Andrea's Review of "Force Majeure"
The family in question is a Swedish one vacationing at a French ski resort, one in which the environment is carefully calibrated to enhance the pleasure of its wealthy clientele. There are even controlled avalanches on a fairly regular basis, preceded by ominous booming noises who also function as great mood enhancers.
During one of these avalanches, businessman Tomas (Johannes Kuhnke) and his lovely wife Ebba (Lisa Loven Kongsli) are eating outside with their two adorable blonde preteen children when it starts to look like the oncoming snow may not be quite so controlled. When Ebba gets up and turns to Tomas to help get their children inside, she finds that Tomas has already fled, but nevertheless had the presence of mind to grab his phone and gloves. The ramifications of this act resonate throughout the rest of “Force Majeure,” as it wickedly and humorously demolishes everything from bourgeois values to masculinity, to gender expectations of both men and women.

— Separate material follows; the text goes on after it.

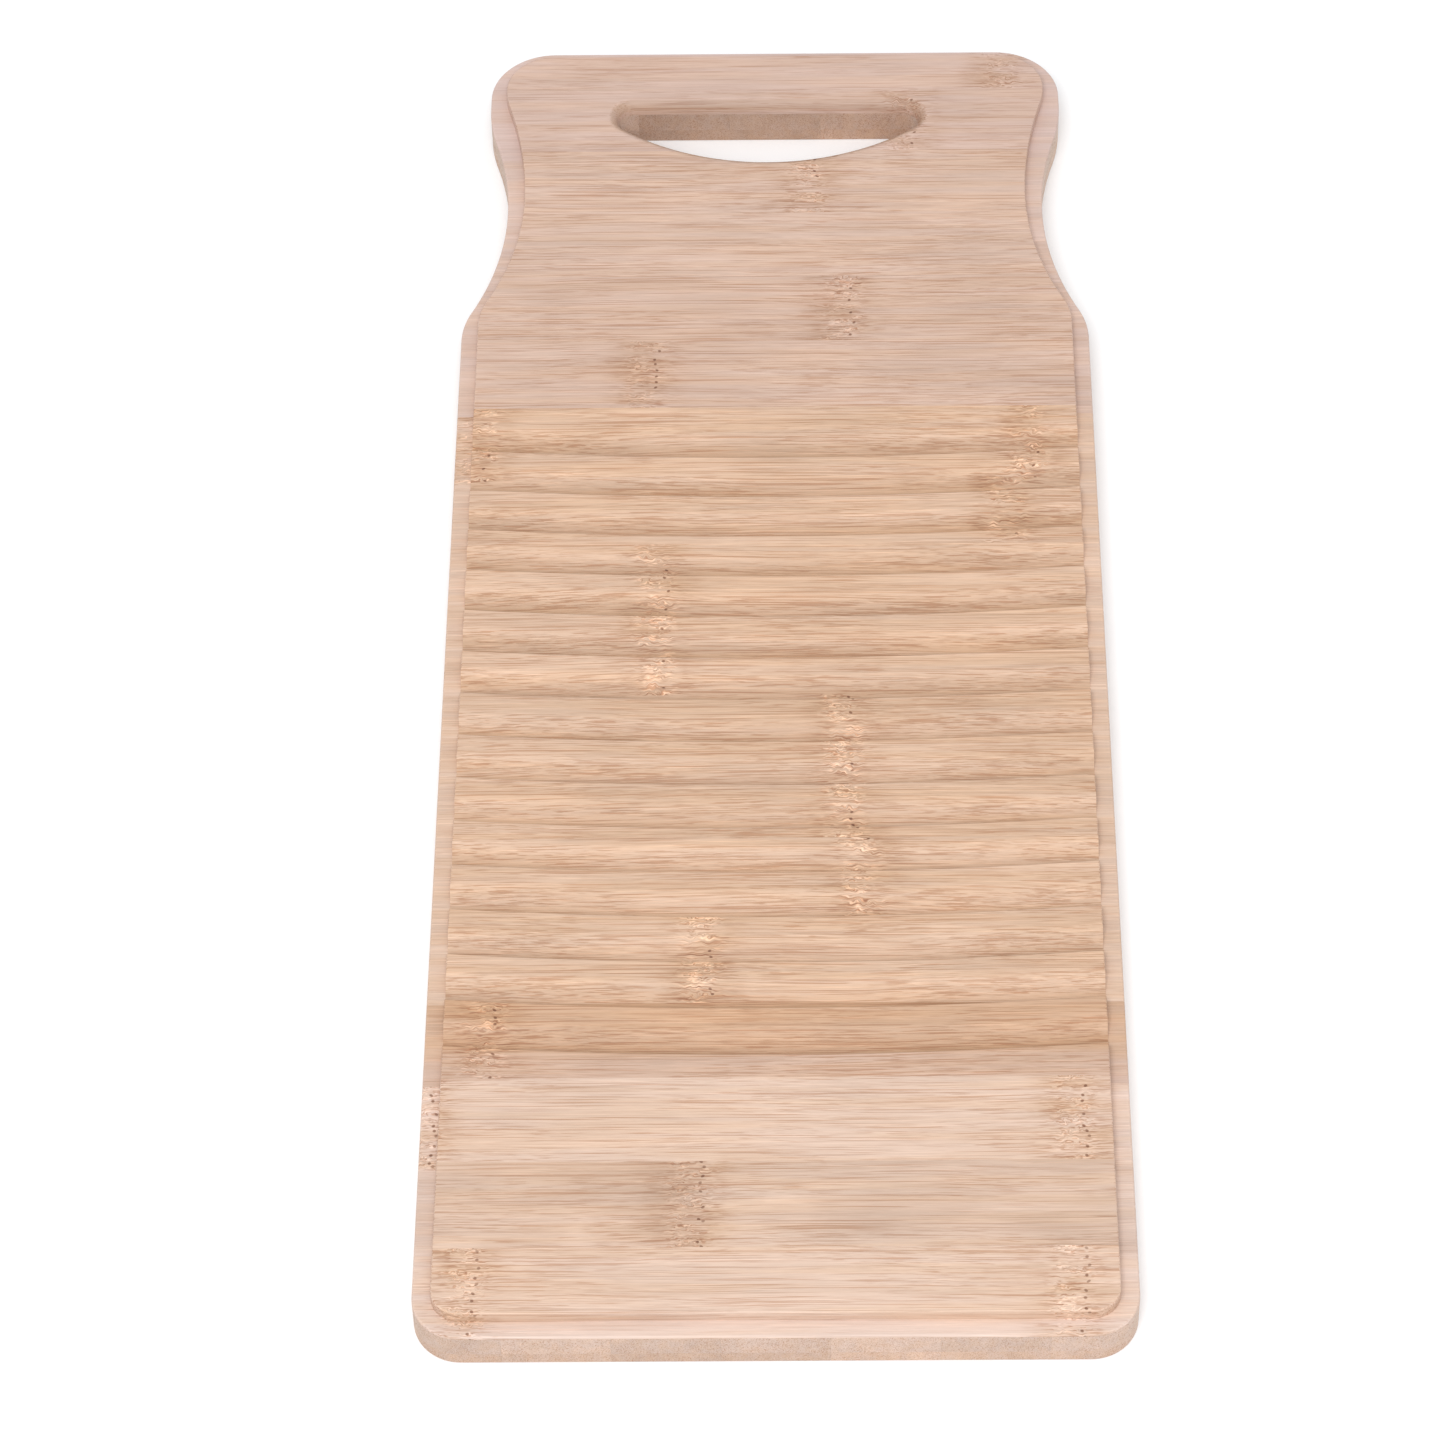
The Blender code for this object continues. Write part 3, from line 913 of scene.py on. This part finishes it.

It unfolds with the slow, methodical pleasure of a procedural drama, and about as coldly as their icy surroundings, which are ingeniously utilized. The little touches of everyday life, such as a boy dropping his glove, the awkward shuffling uphill on skis, one spouse always asking if the other has their card key whenever they step out of their room, makes the various punches, as well as the suprisingly numerous funny moments, pack that much more power. The actors are marvelous, both embracing the less is more philosophy, and thus conveying everything with a sidelong glance, a way of sitting, or even putting on nightly creams. It's a marvel, and eminently worthy of representing for Best Foreign Language Film at the Oscars.
The only downside is a natural by-product of skewering everything in such a naturalistic way: it tends to make the film slow at times, thus making the two-hour runtime feel, well, close to that. But even if you only want to see it once, it'll be among the best two hours you've ever spent.